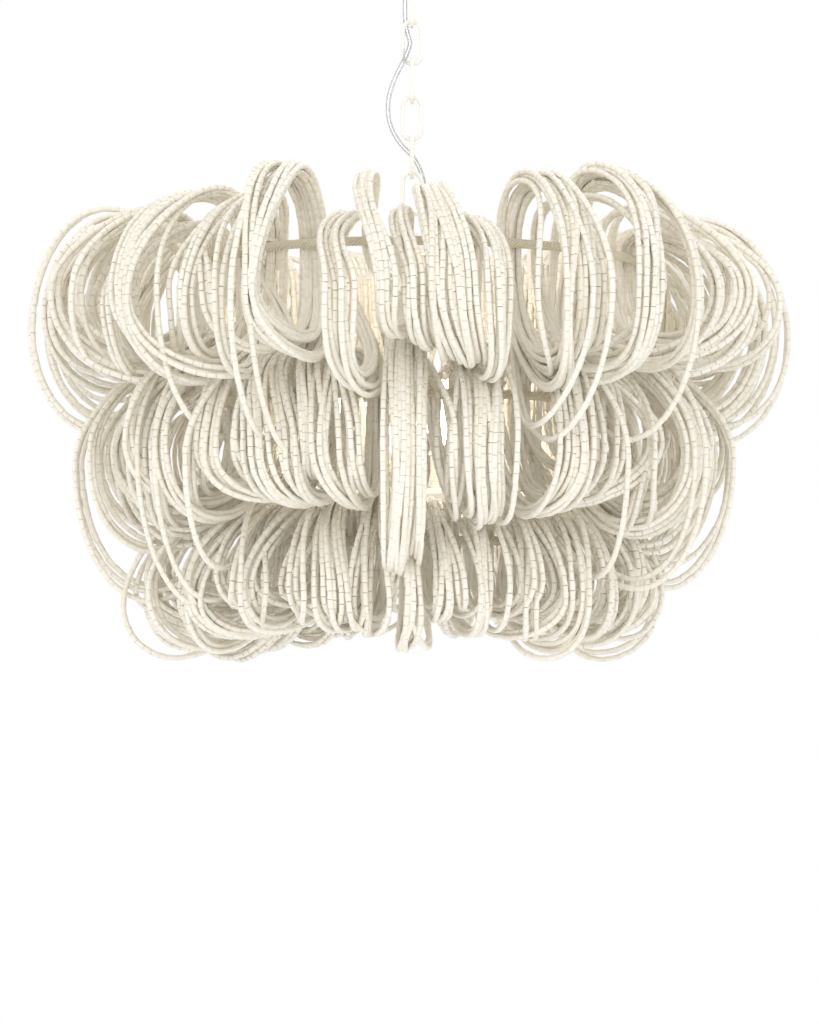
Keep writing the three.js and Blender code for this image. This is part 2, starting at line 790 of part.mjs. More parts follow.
function makeHolder(index) {
  const at = lampPlace(index);
  const bore = bulbCapDiameter / 2 + bulbCapClearance;
  const top = lampSeat + holderHeight;
  const holder = spun(
    [
      [0, lampSeat],
      [holderDiameter / 2, lampSeat],
      [holderDiameter / 2, top - holderRimHeight],
      [holderRim / 2, top - holderRimHeight],
      [holderRim / 2, top],
      [bore, top],
      [bore, lampSeat + holderFloor],
      [0, lampSeat + holderFloor],
    ],
    16,
  );
  place(`lampholder_${index + 1}`, holder.translate(at.x, at.y, 0), holderPlastic);
}

function makeBulb(index) {
  const at = lampPlace(index);
  const capBottom = lampSeat + holderFloor + seat;
  const glassBottom = capBottom + bulbCapLength;
  const cap = bulbCapDiameter / 2;
  const radius = bulbDiameter / 2;
  const shoulder = glassBottom + bulbLength * bulbShoulderShare;
  const steps = 4;
  const lower = [];
  const upper = [];
  for (let i = 0; i <= steps; i++) {
    const share = i / steps;
    const swell = (1 - Math.cos(share * Math.PI)) / 2;
    lower.push([cap + (radius - cap) * swell, glassBottom + (shoulder - glassBottom) * share]);
  }
  for (let i = 1; i < steps; i++) {
    const angle = (i / steps) * (Math.PI / 2);
    const above = glassBottom + bulbLength - shoulder;
    upper.push([radius * Math.cos(angle), shoulder + above * Math.sin(angle)]);
  }
  const profile = [[0, capBottom], [cap, capBottom], ...lower, ...upper, [0, glassBottom + bulbLength]];
  place(`bulb_${index + 1}`, spun(profile, 16).translate(at.x, at.y, 0), frostedGlass);
}

// The assembly

makeCrossbar();
makeBoxScrew('box_screw_left', -1);
makeBoxScrew('box_screw_right', 1);
makeCanopy();
makeCollarNut();
makeScrewLoop();
for (let i = 0; i < linkCount; i++) makeLink(i);
makeLead();
makeHubLoop();
makeHubBlock();
makeBushing();
makeStem();
makeSpacer('upper_spacer', middleTier.hubTop, topTier.hubBottom);
makeSpacer('middle_spacer', clusterTop, middleTier.hubBottom);
makeSpacer('lower_spacer', bottomTier.hubTop, clusterBottom);
makeFinial();
makeCluster();
for (let i = 0; i < lampCount; i++) {
  makeHolder(i);
  makeBulb(i);
}
for (const tier of tiers) {
  makeSpider(tier);
  makeRing(tier);
  const pairs = skeinAzimuths[tier.name].length / 2;
  for (let i = 0; i < pairs; i++) makeSkeinPair(tier, i);
}
console.log(`least gap of a skein to itself ${Math.min(...gaps).toFixed(2)} mm`);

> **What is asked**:
Output the whole listing above again, word for word.

> **Written solution**:
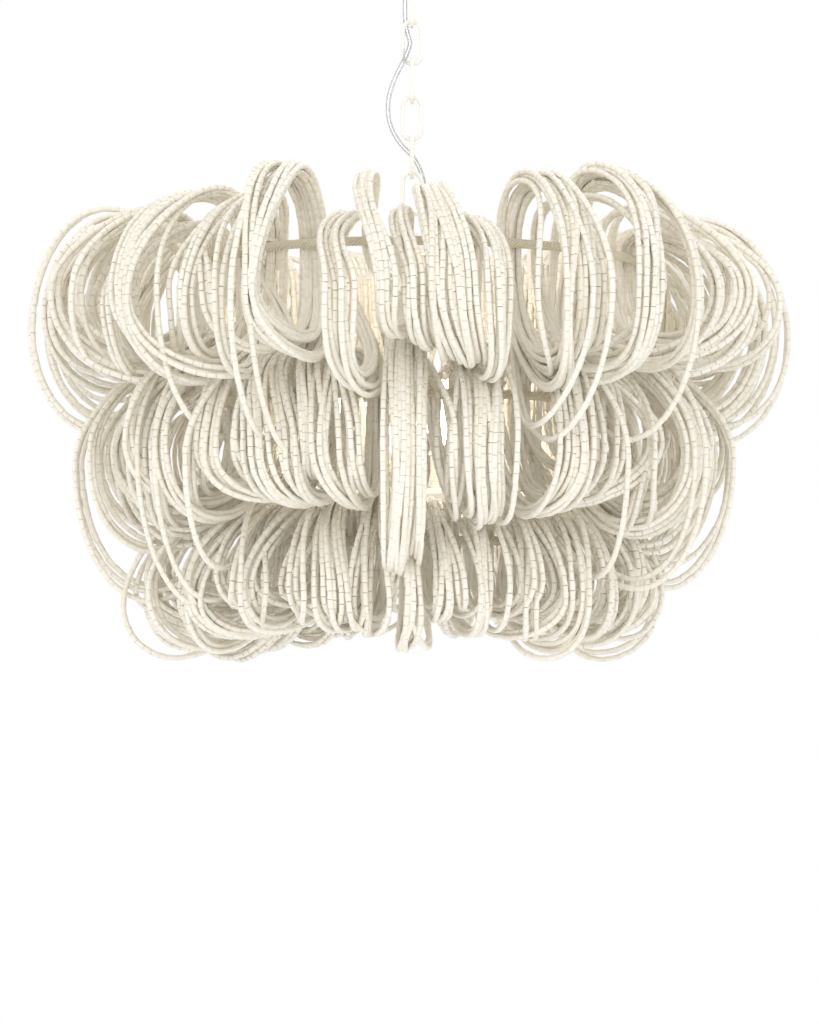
Keep writing the three.js and Blender code for this image. This is part 2, starting at line 790 of part.mjs. More parts follow.
function makeHolder(index) {
  const at = lampPlace(index);
  const bore = bulbCapDiameter / 2 + bulbCapClearance;
  const top = lampSeat + holderHeight;
  const holder = spun(
    [
      [0, lampSeat],
      [holderDiameter / 2, lampSeat],
      [holderDiameter / 2, top - holderRimHeight],
      [holderRim / 2, top - holderRimHeight],
      [holderRim / 2, top],
      [bore, top],
      [bore, lampSeat + holderFloor],
      [0, lampSeat + holderFloor],
    ],
    16,
  );
  place(`lampholder_${index + 1}`, holder.translate(at.x, at.y, 0), holderPlastic);
}

function makeBulb(index) {
  const at = lampPlace(index);
  const capBottom = lampSeat + holderFloor + seat;
  const glassBottom = capBottom + bulbCapLength;
  const cap = bulbCapDiameter / 2;
  const radius = bulbDiameter / 2;
  const shoulder = glassBottom + bulbLength * bulbShoulderShare;
  const steps = 4;
  const lower = [];
  const upper = [];
  for (let i = 0; i <= steps; i++) {
    const share = i / steps;
    const swell = (1 - Math.cos(share * Math.PI)) / 2;
    lower.push([cap + (radius - cap) * swell, glassBottom + (shoulder - glassBottom) * share]);
  }
  for (let i = 1; i < steps; i++) {
    const angle = (i / steps) * (Math.PI / 2);
    const above = glassBottom + bulbLength - shoulder;
    upper.push([radius * Math.cos(angle), shoulder + above * Math.sin(angle)]);
  }
  const profile = [[0, capBottom], [cap, capBottom], ...lower, ...upper, [0, glassBottom + bulbLength]];
  place(`bulb_${index + 1}`, spun(profile, 16).translate(at.x, at.y, 0), frostedGlass);
}

// The assembly

makeCrossbar();
makeBoxScrew('box_screw_left', -1);
makeBoxScrew('box_screw_right', 1);
makeCanopy();
makeCollarNut();
makeScrewLoop();
for (let i = 0; i < linkCount; i++) makeLink(i);
makeLead();
makeHubLoop();
makeHubBlock();
makeBushing();
makeStem();
makeSpacer('upper_spacer', middleTier.hubTop, topTier.hubBottom);
makeSpacer('middle_spacer', clusterTop, middleTier.hubBottom);
makeSpacer('lower_spacer', bottomTier.hubTop, clusterBottom);
makeFinial();
makeCluster();
for (let i = 0; i < lampCount; i++) {
  makeHolder(i);
  makeBulb(i);
}
for (const tier of tiers) {
  makeSpider(tier);
  makeRing(tier);
  const pairs = skeinAzimuths[tier.name].length / 2;
  for (let i = 0; i < pairs; i++) makeSkeinPair(tier, i);
}
console.log(`least gap of a skein to itself ${Math.min(...gaps).toFixed(2)} mm`);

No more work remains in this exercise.